Appellant next raised the issue that the rule of comparative negligence is the proper rule to be adopted by the courts in the Trust Territory.

This Court is aware that it has been stated that comparative negligence, in one form or another, is now the prevailing view in a majority of American jurisdictions. See: Am. Jur. 2d, New Topic Service, Comparative Negligence Section 5 (1977) We likewise recognize that some state courts, in the absence of action by the legislature, have seen fit to adopt and apply a rule of comparative negligence by judicial decision. Katz v. State (Alaska), 540 P.2d 1037 (1975); Li v. Yellow Cab Co., 532 P.2d 1226 (1975); Hoffman v. Jones (Fla.), 280 So. 2d 431; Bejach v. Colby, 141 Tenn. 686, 214 S.W. 869. See: Am. Jur. 2d, New Topic Service, Comparative Negligence Section 7.

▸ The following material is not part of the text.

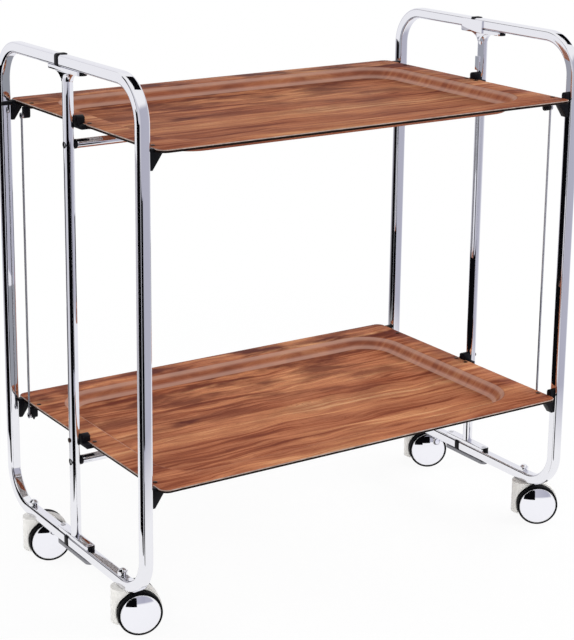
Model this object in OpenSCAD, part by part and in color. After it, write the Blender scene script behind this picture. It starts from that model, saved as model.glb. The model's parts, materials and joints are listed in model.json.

[3] However, many courts have taken the position that where the common-law contributory negligence rule is in force, its modification by the adoption of a comparative negligence rule is a matter which should be dealt with by legislative rather than by judicial action. See: Maki v. Frelk, 40 Ill. 2d 570 (1974); Am. Jur. 2d, New Topic Service, Comparative Negligence Section 7. We choose to adhere to the reasoning announced in these latter cited authorities.

In view of the foregoing, the judgment of the Trial Court is hereby AFFIRMED.